Prophet Muhammad (pbuh) assured the bounty of Allah to those who wish to get married and live a pure and clean life.

"Three groups of people Allah obliged Himself to help them: Mujahid in the cause of Allah, a worker to pay his debt, and the one who wants to marry to live a chaste life." (Tirmidhi)

Freedom to Choose a Marriage Partner

Islam has given freedom of choice to those who wish to get married. The mutual choice of the would-be-spouses is given the highest consideration:

"Do not prevent them from marrying their husbands when they agree between themselves in a lawful manner." (Quran 2:232)

The process of mate selection should be a function of a healthy balance between the freedom of choice of the would-be-spouses and consideration of the influence and consent of the parents/guardians.

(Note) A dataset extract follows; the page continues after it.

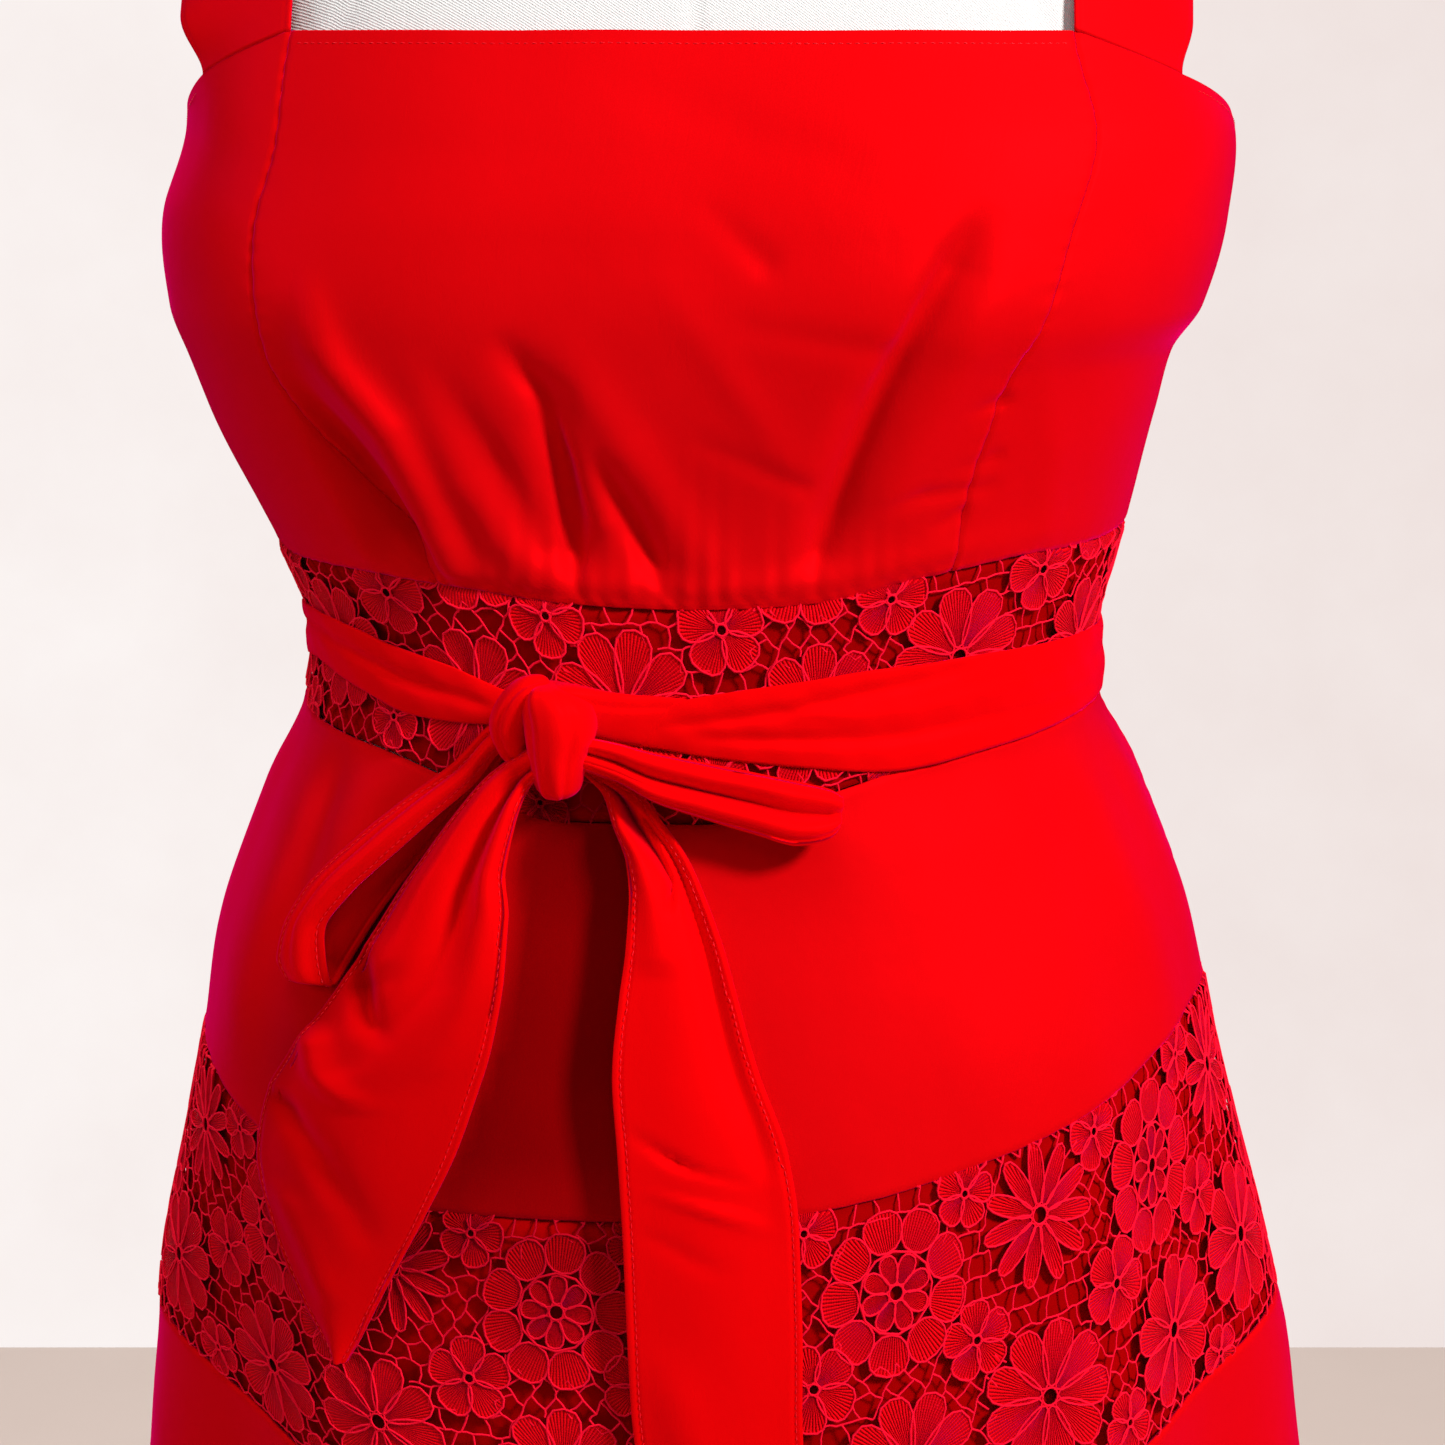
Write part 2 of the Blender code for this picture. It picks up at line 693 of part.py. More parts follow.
def lace(name, start, end, foot, top, offset, most):
    """Half a band of lace as a wall with its net gaps cut through, worked out flat and wrapped round."""
    fine = np.linspace(start + SEAM_HALF_TURN, end - SEAM_HALF_TURN, 181)
    middle = cloth_point(fine, (foot(fine) + top(fine)) / 2)
    run = np.concatenate(
        [[0.0], np.cumsum(np.linalg.norm(np.diff(middle, axis=0), axis=1))]
    )
    length, height = run[-1], float(np.mean(top(fine) - foot(fine)))
    rim = np.interp(np.linspace(fine[0], fine[-1], 37), fine, run)
    sides = np.linspace(0.0, height, 6)[1:-1]
    border = [(u, 0.0) for u in rim] + [(length, v) for v in sides]
    border += [(u, height) for u in rim[::-1]] + [(0.0, v) for v in sides[::-1]]
    flat = [Vector(p) for p in border]
    edges = [(i, (i + 1) % len(border)) for i in range(len(border))]
    gaps = net_gaps(length, height, offset, most)
    for corners in gaps:
        first = len(flat)
        flat += [Vector(c) for c in corners]
        edges += [(first + i, first + (i + 1) % len(corners)) for i in range(len(corners))]
    middles = np.array([g.mean(axis=0) for g in gaps])
    for u in rim[2:-1:2]:
        for v in sides:
            if np.hypot(*(middles - (u, v)).T).min() > NET_CELL * 0.8:
                flat.append(Vector((u, v)))
    corners_2d, _, triangles = delaunay_2d_cdt(flat, edges, [], 0, 1e-7)[:3]
    points = np.array([tuple(p) for p in corners_2d])
    kept = []
    for triangle in triangles:
        centre = points[list(triangle)].mean(axis=0)
        if not any(
            np.abs(centre - g.mean(axis=0)).max() < NET_CELL and inside_gap(centre, g)
            for g in gaps
        ):
            kept.append(tuple(triangle))
    angle = np.interp(points[:, 0], run, fine)
    low, high = foot(angle) + SEAM_GAP, top(angle) - SEAM_GAP
    level = low + (high - low) * points[:, 1] / height
    outer = cloth_point(angle, level)
    inner = outer - cloth_normal(angle, level) * LACE
    count = len(points)
    sides_of = {}
    for a, b, c in kept:
        for pair in ((a, b), (b, c), (c, a)):
            sides_of[pair] = True
    faces = kept + [tuple(i + count for i in t[::-1]) for t in kept]
    for a, b in sides_of:
        if (b, a) not in sides_of:
            faces.append((b, a, a + count, b + count))
    return solid(name, np.vstack([outer, inner]), faces, "red_lace")


# Straps


def ring_reach(x, y, level):
    """Below 1 inside the cloth's plain ring at a level, above 1 outside it."""
    lean, half_width, front, back, power = np.moveaxis(
        read_smooth(SECTIONS, level), -1, 0
    )
    depth = np.where(y <= 0, front, back)
    return np.abs((x - lean) / half_width) ** power + np.abs(y / depth) ** power


def over_shoulder(x, turn, pivot):
    """Points where rays in an upright plane leave the figure: turn 0 points forwards, 90 degrees up."""
    near, far = np.zeros(np.shape(turn)), np.full(np.shape(turn), 0.4)
    for _ in range(40):
        half = (near + far) / 2
        inside = ring_reach(x, -half * np.cos(turn), pivot + half * np.sin(turn)) < 1
        near, far = np.where(inside, half, near), np.where(inside, far, half)
    return np.stack(
        [x + 0.0 * near, -near * np.cos(turn), pivot + near * np.sin(turn)], axis=-1
    )


def strap(name, columns=2, rows=28):
    """A broad strap, from the bodice's front edge over the shoulder to its back edge."""
    pivot = BACK_NECKLINE - 0.020
    inner_angle, outer_angle, inner_x, outer_x = STRAPS[name]
    share = np.linspace(0.0, 1.0, columns + 1)
    gap = math.copysign(0.2, inner_angle)
    angle = inner_angle + gap + (outer_angle - 2 * gap - inner_angle) * share
    angle = np.radians(angle)
    front = cloth_point(angle, top_edge(angle) + SEAM_GAP)
    shoulder_x = inner_x + (outer_x - inner_x) * share
    high = BACK_NECKLINE + SEAM_GAP
    lean, half_width, _, back, power = read_smooth(SECTIONS, high)
    across = np.abs((shoulder_x - lean) / half_width) ** power
    back_y = back * (1 - across) ** (1 / power)
    begin = np.arctan2(front[:, 2] - pivot, -front[:, 1])
    finish = math.pi - np.arctan2(high - pivot, back_y)
    turn = begin + (finish - begin) * np.linspace(0.0, 1.0, rows + 1)[:, None]
    ease = np.clip((turn - begin) / (math.pi / 2 - begin), 0.0, 1.0)
    ease = ease**2 * (3 - 2 * ease)
    x = front[:, 0] + (shoulder_x - front[:, 0]) * ease
    outer = over_shoulder(x, turn, pivot)
    outer[0] = front
    normal = unit(np.cross(np.gradient(outer, axis=0), np.gradient(outer, axis=1)))
    middle = outer.mean(axis=(0, 1)) - np.array([0.0, 0.0, 0.06])
    facing = np.sign(((outer - middle) * normal).sum(axis=-1, keepdims=True))
    inner = outer - facing * normal * CLOTH
    return shell(name, outer, inner, "red_sateen")


# The sash


def sash_band(columns=52, rows=3):
    """The sash round the waist: a rounded wall that starts and ends in the knot."""
    turn = np.linspace(SASH_BAND[0, 0], SASH_BAND[-1, 0], columns + 1)
    level, height = np.moveaxis(read_smooth(SASH_BAND, turn), -1, 0)
    across = np.linspace(-0.5, 0.5, rows + 1)[:, None]
    angle = np.radians(turn)[None, :] + 0.0 * across
    levels = level + height * across
    round_off = 1.0 - (2 * across) ** 2 * 0.6
    outer = off_cloth(angle, levels, SASH_STAND + SASH_FULLNESS * round_off)
    inner = off_cloth(angle, levels, SASH_STAND + 0.0 * levels)
    return shell("sash_band", outer, inner, "red_sateen")


def knot_mesh(name, swell, slot):
    """The knot: rings of an ellipse, each end closed by a small cap. Swell makes a larger copy of it."""
    side = np.linspace(0.0, 2 * math.pi, KNOT_SIDES, endpoint=False)
    middle = off_cloth(np.array(KNOT_ANGLE), np.array(KNOT_LEVEL), KNOT_STAND)
    rings = []
    for rise, shift, half_width, half_depth in KNOT_RINGS:
        lift = rise + math.copysign(swell, rise)
        rings.append(
            middle
            + np.stack(
                [
                    shift + (half_width + swell) * np.cos(side),
                    (half_depth + swell) * np.sin(side),
                    lift + 0.0 * side,
                ],
                axis=-1,
            )
        )
    points = np.vstack(rings)
    last = len(rings) - 1
    faces = [tuple(range(KNOT_SIDES)), tuple(last * KNOT_SIDES + np.arange(KNOT_SIDES))]
    for r in range(last):
        for c in range(KNOT_SIDES):
            d = (c + 1) % KNOT_SIDES
            a, b = r * KNOT_SIDES, (r + 1) * KNOT_SIDES
            faces.append((a + c, a + d, b + d, b + c))
    return solid(name, points, faces, slot)


def ribbon(name):
    """A loop or tail of the bow: cloth between two edges, pleated where the knot gathers it."""
    table = np.array(RIBBONS[name])
    rows, ridges, rise = RIBBON_SHAPES[name]
    place = np.arange(len(table), dtype=float)
    numbered = np.column_stack([place, table])
    along = np.linspace(0.0, len(table) - 1.0, rows + 1)
    angle_1, level_1, angle_2, level_2, stand = np.moveaxis(
        read_smooth(numbered, along), -1, 0
    )
    across = np.linspace(0.0, 1.0, RIBBON_COLUMNS + 1)[None, :]
    angle = np.radians(angle_1[:, None] + (angle_2 - angle_1)[:, None] * across)
    level = level_1[:, None] + (level_2 - level_1)[:, None] * across
    centre = off_cloth(
        angle, level, stand[:, None] - rise * np.cos(2 * math.pi * ridges * across)
    )
    normal = unit(np.cross(np.gradient(centre, axis=0), np.gradient(centre, axis=1)))
    outer = centre + normal * SASH_CLOTH / 2
    inner = centre - normal * SASH_CLOTH / 2
    return shell(name, outer, inner, "red_sateen")


def cut_clear(target, cutter):
    """Cuts a piece back where it would enter its neighbour."""
    cut = target.modifiers.new("clear_of_" + cutter.name, "BOOLEAN")
    cut.operation = "DIFFERENCE"
    cut.solver = "EXACT"
    cut.object = cutter


# The dress form and its stand


def form_torso(columns=24):
    """The form: the cloth's plain rings moved inwards, closed below and at the neck."""
    levels = np.concatenate(
        [np.linspace(FORM_FOOT, 1.36, 15), np.linspace(1.385, 1.446, 5), [1.468, FORM_TOP]]
    )
    angle = np.linspace(0.0, 2 * math.pi, columns, endpoint=False)
    rings = []
    for level in levels:
        ease = read_smooth(FORM_EASE, level)[0]
        normal = cloth_normal(angle, level + 0.0 * angle, 0.0)
        if level in (levels[0], levels[-1]):
            normal = unit(normal * np.array([1.0, 1.0, 0.0]))
        rings.append(cloth_point(angle, level, 0.0) - normal * ease)
    points = np.vstack(rings)
    last = len(rings) - 1
    faces = [tuple(range(columns)), tuple(last * columns + np.arange(columns))]
    for r in range(last):
        for c in range(columns):
            d = (c + 1) % columns
            a, b = r * columns, (r + 1) * columns
            faces.append((a + c, a + d, b + d, b + c))
    return solid("form_torso", points, faces, "canvas")


def turned(name, profile, slot, sides=28):
    """A closed piece turned about the upright axis, from pairs of radius and level."""
    angle = np.linspace(0.0, 2 * math.pi, sides, endpoint=False)
    points = [(0.0, 0.0, profile[0][1]), (0.0, 0.0, profile[-1][1])]
    for radius, level in profile[1:-1]:
        for a in angle:
            points.append((radius * math.cos(a), radius * math.sin(a), level))
    faces = []
    rings = len(profile) - 2
    for c in range(sides):
        d = (c + 1) % sides
        faces.append((0, 2 + c, 2 + d))
        top = 2 + (rings - 1) * sides
        faces.append((1, top + d, top + c))
        for r in range(rings - 1):
            a, b = 2 + r * sides, 2 + (r + 1) * sides
            faces.append((a + c, b + c, b + d, a + d))
    return solid(name, points, faces, slot)


def stand():
    """Base plate, the hub on it, and the pole up to the form."""
    plate_top = BASE_THICKNESS
    turned(
        "stand_base",
        (
            (0.0, 0.0),
            (BASE_RADIUS - BASE_EDGE, 0.0),
            (BASE_RADIUS, BASE_EDGE),
            (BASE_RADIUS, plate_top - BASE_EDGE),
            (BASE_RADIUS - BASE_EDGE, plate_top),
            (0.0, plate_top),
        ),
        "painted_steel",
    )
    turned(
        "stand_hub",
        (
            (0.0, plate_top + SEAM_GAP),
            (HUB_RADIUS, plate_top + SEAM_GAP),
            (HUB_RADIUS, plate_top + BASE_EDGE),
            (POLE_RADIUS + BASE_EDGE, HUB_TOP),
            (0.0, HUB_TOP),
        ),
        "painted_steel",
        sides=20,
    )
    turned(
        "stand_pole",
        (
            (0.0, HUB_TOP + SEAM_GAP),
            (POLE_RADIUS, HUB_TOP + SEAM_GAP),
            (POLE_RADIUS, FORM_FOOT - SEAM_GAP),
            (0.0, FORM_FOOT - SEAM_GAP),
        ),
        "painted_steel",
        sides=16,
    )


def neck_cap():
    """The turned cap on the form's neck."""
    foot = FORM_TOP + SEAM_GAP
    turned(
        "form_neck_cap",
        (
            (0.0, foot),
            (0.050, foot),
            (0.053, foot + NECK_CAP_HEIGHT * 0.4),
            (0.046, foot + NECK_CAP_HEIGHT * 0.8),
            (0.0, foot + NECK_CAP_HEIGHT),
        ),
        "painted_steel",
        sides=24,
    )


def bodice():
    """Front panel between its curved seams, a side panel at each side, two back panels and the straps."""
    foot = seam(BODICE_FOOT)
    left, right = princess_seam(0), princess_seam(1)
    left_side, right_side = straight_seam(-SIDE), straight_seam(SIDE)
    panel("bodice_front", left, right, foot, top_edge, 20, 9)
    panel("bodice_side_left", left_side, left, foot, top_edge, 8, 9)
    panel("bodice_side_right", right, right_side, foot, top_edge, 9, 9)
    panel("bodice_back_right", right_side, straight_seam(BACK), foot, top_edge, 12, 9)
    panel("bodice_back_left", straight_seam(-BACK), left_side, foot, top_edge, 12, 9)
    for name in STRAPS:
        strap(name)


def skirt():
    """Waist lace, yoke, skirt lace and lower skirt in halves, with linings behind the lace."""
    waist_top, waist_foot = seam(BODICE_FOOT), seam(YOKE_TOP)
    lace_top, lace_foot = seam(YOKE_FOOT), seam(LACE_FOOT)
    for half, start, end in (("front", -SIDE, SIDE), ("back", SIDE, SIDE + BACK)):
        sides = (straight_seam(start), straight_seam(end))
        shift = 0.0 if half == "front" else TILE / 3
        panel("yoke_" + half, *sides, lace_top, waist_foot, 36, 3)
        panel("lower_skirt_" + half, *sides, hem, lace_foot, 36, 4)
        lace("waist_lace_" + half, start, end, waist_foot, waist_top, shift, 17)
        lace("skirt_lace_" + half, start, end, lace_foot, lace_top, shift, 46)
    shares = np.linspace(0.0, 1.0, 5)
    waist_spans = np.column_stack([shares, 0.0015 + 0.0009 * np.sin(math.pi * shares)])
    skirt_spans = np.array([(0.0, 0.0016), (0.12, 0.0024), (0.5, 0.0050), (1.0, 0.0075)])
    lining("waist_lining", waist_top, seam(YOKE_TOP, -SEAM_GAP), waist_spans)
    lining("skirt_lining", lace_top, seam(LACE_FOOT, 0.012), skirt_spans)


def sash():
    """The band round the waist, the knot, two loops and two tails, each cut clear of the knot."""
    knot_mesh("sash_knot", 0.0, "red_sateen")
    cutter = knot_mesh("knot_room", SEAM_GAP, "red_sateen")
    cutter.hide_render = True
    cutter.display_type = "WIRE"
    cut_clear(sash_band(), cutter)
    for name in RIBBONS:
        cut_clear(ribbon(name), cutter)


def main():
    for old in list(bpy.data.objects):
        bpy.data.objects.remove(old)
    form_torso()
    neck_cap()
    stand()
    bodice()
    skirt()
    sash()


main()
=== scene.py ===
"""Looks of a red midi dress with two lace bands and a tied sash, worn by a limbless dress form.

Metres, +Z up. The dress faces -Y. Angles run round the figure from the centre front (0) towards +X,
and levels are heights above the floor. Each piece of cloth is a grid of angles and levels laid on one
surface, and the lace is worked out flat and then laid on the same surface.
"""

import math
from functools import cache

import bpy
import numpy as np
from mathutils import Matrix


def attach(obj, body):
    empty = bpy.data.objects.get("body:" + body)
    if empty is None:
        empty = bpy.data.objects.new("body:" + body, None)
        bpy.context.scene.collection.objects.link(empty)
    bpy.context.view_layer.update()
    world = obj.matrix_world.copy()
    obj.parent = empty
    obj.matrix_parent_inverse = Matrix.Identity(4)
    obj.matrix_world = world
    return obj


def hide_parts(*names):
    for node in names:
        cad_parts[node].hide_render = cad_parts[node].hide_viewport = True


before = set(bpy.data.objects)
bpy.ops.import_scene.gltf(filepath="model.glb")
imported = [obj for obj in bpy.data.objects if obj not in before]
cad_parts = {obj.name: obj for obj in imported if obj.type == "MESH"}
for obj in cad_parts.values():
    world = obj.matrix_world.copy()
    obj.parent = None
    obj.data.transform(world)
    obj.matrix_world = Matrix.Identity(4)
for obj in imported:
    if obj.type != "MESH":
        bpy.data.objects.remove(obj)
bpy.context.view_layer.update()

# Levels above the floor

HEM = 0.324
NECKLINE = 1.300
BACK_NECKLINE = 1.258
FORM_FOOT = 0.765
FORM_TOP = 1.500

# Cloth and seams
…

The freedom of choice of those who wish to get married should not preclude the influence and consent of the parents/guardians nor should the parents/guardians ignore the wishes and consent of the would be spouses.

Falling in love is not a pre-condition for marriage in Islam. However, for the purpose of selecting an appropriate mate, the would-be- spouses are allowed to see and/or talk to each other.

Prophet Muhammad (S) recommended:

"When one of you seeks a woman in marriage, and then if he is able to have a look at whom he wishes to marry, let him do so". (Abu Dawood)

The would-be-spouse are allowed to see each other for matrimonial purposes under the direct supervision of their mahram relatives. This provision is expected to be conceived and executed with piety and modesty.

Prophet Muhammad (S) instructed:

"No man has the right to be in the privacy with a woman who is not lawful for him. Satan is their third party unless there is a mahram". (Ahmad)

The would-be-spouses residing in non-Muslim societies are recommended to enter into a pre-nuptial commitment to safeguard Islamic values and Muslim personal law.